- THE TASK
Search the material below for the string "joints" and extract each line that has it.

- MATERIAL SUPPLIED
------------------------

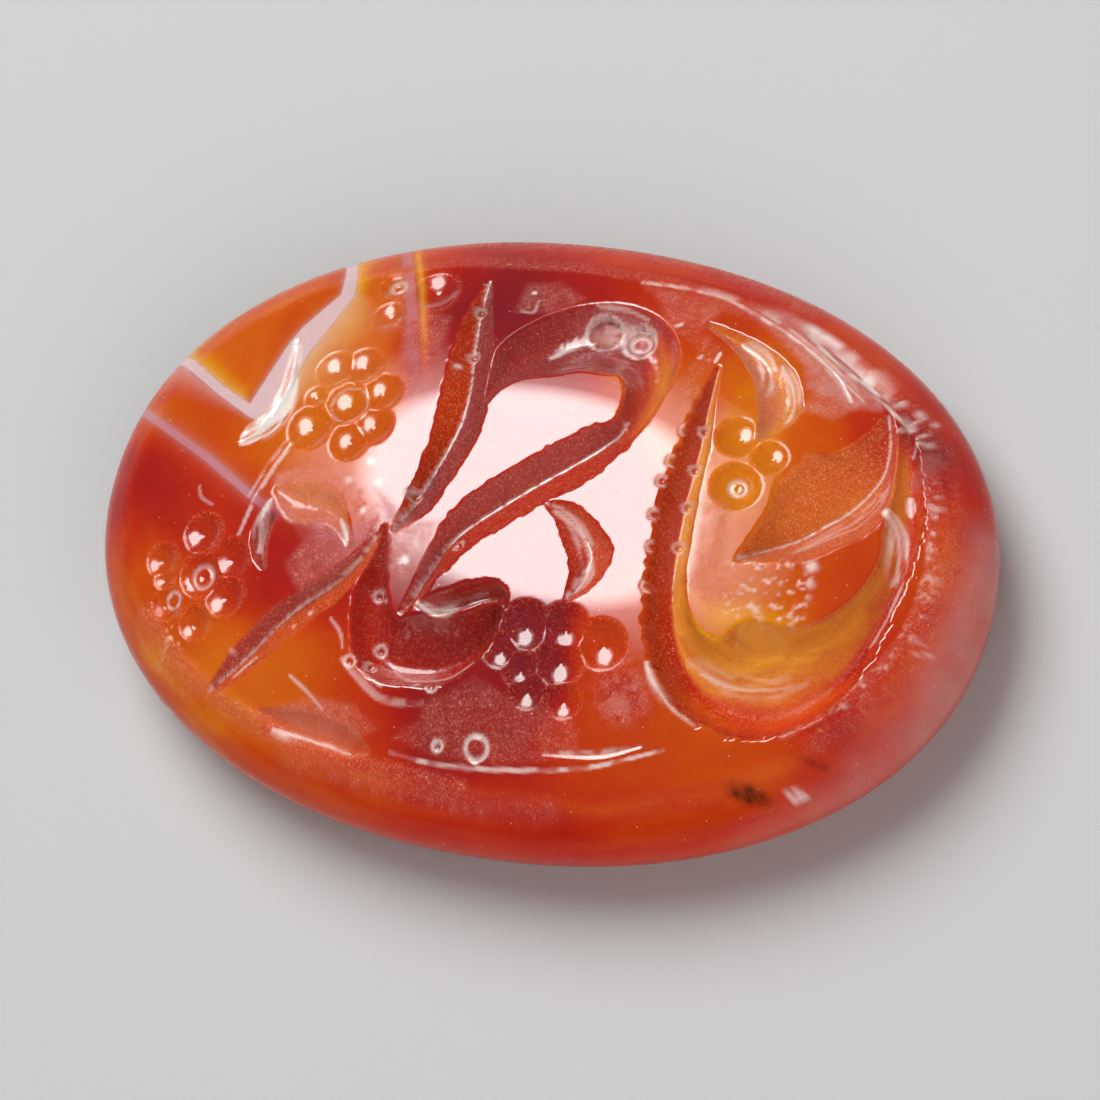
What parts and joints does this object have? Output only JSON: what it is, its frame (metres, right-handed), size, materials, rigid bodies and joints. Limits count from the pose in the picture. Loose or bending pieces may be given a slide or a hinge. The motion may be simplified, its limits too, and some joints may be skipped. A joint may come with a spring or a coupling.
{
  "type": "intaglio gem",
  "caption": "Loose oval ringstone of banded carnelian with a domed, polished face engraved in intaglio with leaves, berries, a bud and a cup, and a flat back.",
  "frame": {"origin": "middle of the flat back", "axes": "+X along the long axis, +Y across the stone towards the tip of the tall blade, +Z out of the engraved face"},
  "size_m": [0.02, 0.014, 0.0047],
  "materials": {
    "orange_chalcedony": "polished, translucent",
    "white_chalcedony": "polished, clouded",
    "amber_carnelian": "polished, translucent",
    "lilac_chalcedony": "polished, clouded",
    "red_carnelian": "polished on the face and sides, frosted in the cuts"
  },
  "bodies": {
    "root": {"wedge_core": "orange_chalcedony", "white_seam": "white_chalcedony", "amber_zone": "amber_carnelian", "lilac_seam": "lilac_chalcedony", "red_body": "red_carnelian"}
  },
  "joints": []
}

------------------------

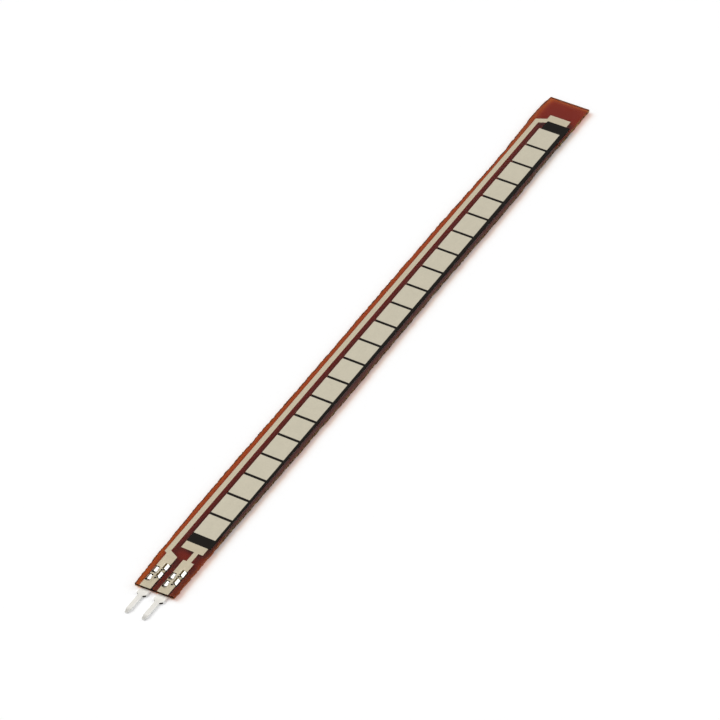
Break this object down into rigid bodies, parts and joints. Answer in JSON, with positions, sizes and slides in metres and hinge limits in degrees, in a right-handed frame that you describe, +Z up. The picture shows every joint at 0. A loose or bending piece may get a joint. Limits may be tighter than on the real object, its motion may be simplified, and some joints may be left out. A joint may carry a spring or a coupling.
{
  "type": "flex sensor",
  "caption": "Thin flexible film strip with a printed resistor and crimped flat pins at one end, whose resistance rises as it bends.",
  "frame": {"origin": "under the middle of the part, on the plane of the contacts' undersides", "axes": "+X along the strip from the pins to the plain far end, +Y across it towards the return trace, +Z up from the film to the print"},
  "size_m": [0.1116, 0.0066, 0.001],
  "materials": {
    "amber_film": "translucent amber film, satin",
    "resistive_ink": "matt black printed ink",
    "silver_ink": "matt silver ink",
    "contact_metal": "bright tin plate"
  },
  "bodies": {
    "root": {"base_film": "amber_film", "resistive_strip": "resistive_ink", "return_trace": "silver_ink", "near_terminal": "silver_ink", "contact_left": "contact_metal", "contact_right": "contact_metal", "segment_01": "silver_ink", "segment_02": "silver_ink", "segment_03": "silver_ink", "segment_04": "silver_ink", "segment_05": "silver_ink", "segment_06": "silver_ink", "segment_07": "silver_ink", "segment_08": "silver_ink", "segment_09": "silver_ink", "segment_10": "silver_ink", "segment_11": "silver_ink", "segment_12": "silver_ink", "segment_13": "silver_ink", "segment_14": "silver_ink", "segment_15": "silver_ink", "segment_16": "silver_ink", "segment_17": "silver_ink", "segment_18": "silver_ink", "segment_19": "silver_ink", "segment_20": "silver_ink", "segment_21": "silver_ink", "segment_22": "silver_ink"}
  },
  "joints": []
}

------------------------

- CORRECT ANSWER
What parts and joints does this object have? Output only JSON: what it is, its frame (metres, right-handed), size, materials, rigid bodies and joints. Limits count from the pose in the picture. Loose or bending pieces may be given a slide or a hinge. The motion may be simplified, its limits too, and some joints may be skipped. A joint may come with a spring or a coupling.
  "joints": []
Break this object down into rigid bodies, parts and joints. Answer in JSON, with positions, sizes and slides in metres and hinge limits in degrees, in a right-handed frame that you describe, +Z up. The picture shows every joint at 0. A loose or bending piece may get a joint. Limits may be tighter than on the real object, its motion may be simplified, and some joints may be left out. A joint may carry a spring or a coupling.
  "joints": []